Saslow’s writing is neither dry nor drenched with academic jargon. He looks at positive and negative portrayals of homosexuality, high and low culture, private lives and public outings. Rarely does he appear to be pushing an agenda, straining to “queer” his subject matter (as sometimes seems the case with such scholarship). On the other hand, he doesn’t shy away from queer lingo (a classical Greek sculpture is described as a “handsome hunk,” for example) or amusingly knowing descriptions of queer sex. In other words, he doesn’t clean it up for the masses.

Saslow introduces the book by asking what gay and lesbian art is exactly, and how it can be understood through the ages. While some of the images in the book (there are 150 photographs, 32 of them color plates) are bluntly sexual, he points out that if “homosexuality is more than sex, then homosexual art is more than images of sex.” Much of the work of the art scholar is putting the artworks in historical context, and Saslow goes to great lengths to discuss the images in relation to the societal pressures in which they were created and viewed.

Not surprisingly, representations of homosexuality in the arts have often been discouraged (to put it mildly), suppressed, and denied throughout history.

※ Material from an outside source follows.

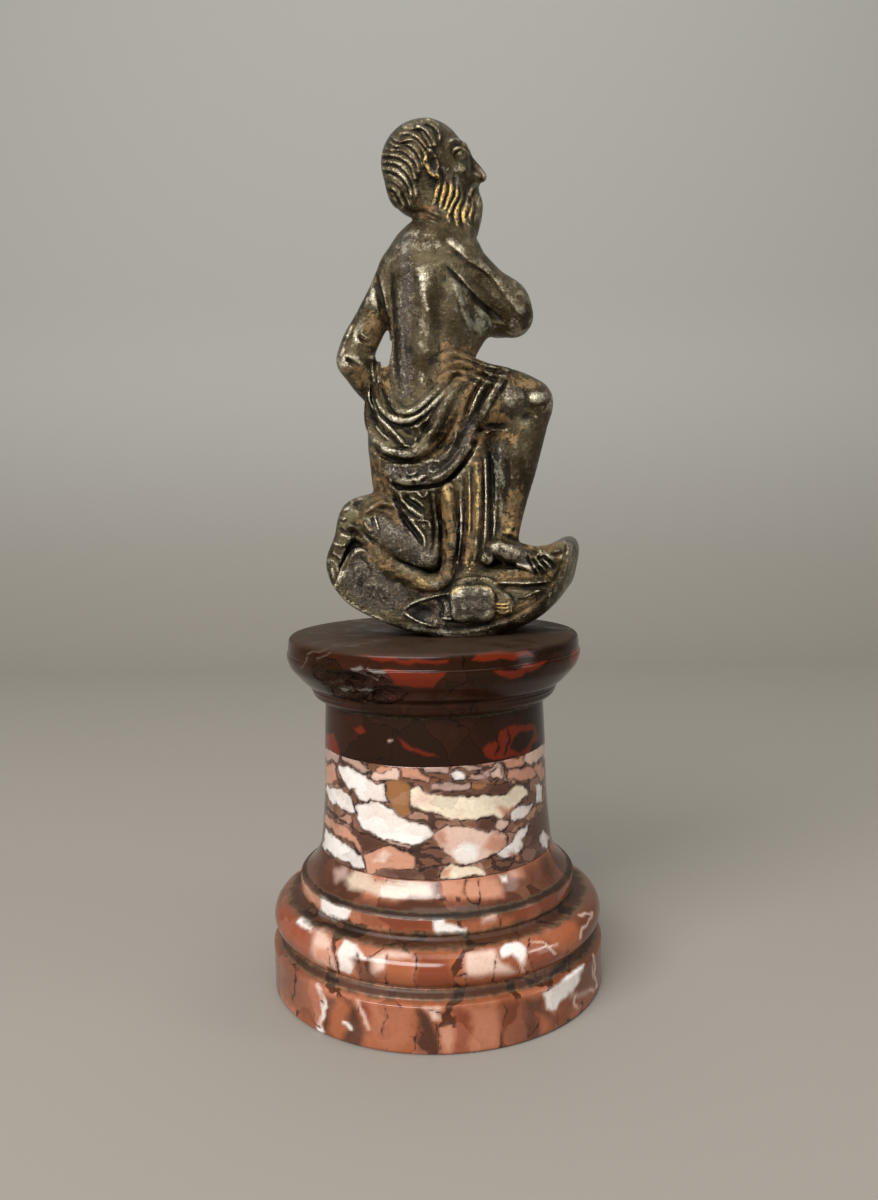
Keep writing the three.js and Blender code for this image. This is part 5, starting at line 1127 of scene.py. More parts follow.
def paint(mesh, name, values):
    """Keeps one number for each point of a mesh, for its material to read."""
    mesh.attributes.new(name, "FLOAT", "POINT").data.foreach_set("value", np.asarray(values, np.float32))


def piece(mesh, node, finish):
    """A finished piece that stands for a node of the part."""
    made = bpy.data.objects.new(mesh.name, mesh)
    bpy.context.scene.collection.objects.link(made)
    mesh.materials.append(finish)
    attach(made, "root")
    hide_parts(node)
    return made


def largest(points, faces):
    """The largest connected part of a surface."""
    label = np.arange(len(points))
    pairs = np.vstack([faces[:, [k, (k + 1) % 4]] for k in range(4)])
    while True:
        before = label.copy()
        least = np.minimum(label[pairs[:, 0]], label[pairs[:, 1]])
        np.minimum.at(label, pairs[:, 0], least)
        np.minimum.at(label, pairs[:, 1], least)
        label = label[label]
        if (label == before).all():
            break
    kept = label == np.bincount(label).argmax()
    number = np.cumsum(kept) - 1
    return points[kept], number[faces[kept[faces[:, 0]]]]


def thinned(mesh, faces):
    """The mesh with fewer, three-sided faces, the least needed taken out."""
    holder = bpy.data.objects.new("holder", mesh)
    bpy.context.scene.collection.objects.link(holder)
    modifier = holder.modifiers.new("thin", "DECIMATE")
    modifier.ratio = faces / (2 * len(mesh.polygons))
    made = bpy.data.meshes.new_from_object(holder.evaluated_get(bpy.context.evaluated_depsgraph_get()))
    bpy.data.objects.remove(holder)
    made.name = "figure"
    return made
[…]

If depictions of male-male sexuality were rarely seen during certain time periods, depictions of female-female sexuality were all but invisible.

For me, one of the most positive things about this book is that, unlike so many scholarly studies by gay men, it doesn’t ignore lesbians. Granted, Saslow has limited material to work with, since, after Sappho, nearly all known art and literature was the product of men. The lesbian imagery that does exist was created by men for men (a continuing phenomenon, of course) until the 19th century, when, finally, French animal painter Rosa Bonheur portrayed lesbian life from the inside. Things pick up by 1900, when Paris is described as “Lesbian Heaven.”

Saslow covers not only gay men and lesbians, and all time periods, but various world cultures as well. He has a chapter on Asia and Islam that includes discussion of the Kama Sutra, rampant male prostitution during the Song dynasty, Japanese “pillow books,” and the proliferation of erotica during the late Ming period. Saslow admits that he’s barely scratched the surface there, that more “fossils remain to be excavated.”

The need for further excavation is evident throughout the book; considering he covers three millennia in three hundred pages, there’s not much room for in-depth discussion of any one artist or period (though he does provide a good “further reading” list). The closer he gets to the present ÷ when film, magazines, television, comics, advertisements etc. enter the mix ÷ the more scattered things become. Transitions get a bit awkward when Julia Morgan, who designed San Simeon for William Randolph Hearst, appears within paragraphs of the “Arrow Collar Man” and a Nazi traveling exhibit. Likewise, Tom of Finland segues dizzyingly into David Hockney into Andy Warhol into Philip Johnson into the founding of the “Advocate.” But these are quibbles.

In these days when history is being made right here in Vermont, and when, because the gay movement has changed so much in the past 30 years, Stonewall can seem like the ancient past, it’s refreshing to place ourselves and our art within a much larger framework. Considering that the United States’ first real contribution to male sexuality in art, Thomas Eakins’s “The Swimming Hole,” didn’t come until the 1880s, to say there’s a world out there beyond us is ludicrous understatement. Pictures and Passions goes a long way toward reclaiming the images that many have tried to keep buried, the images that, together, form the picture of who we are today.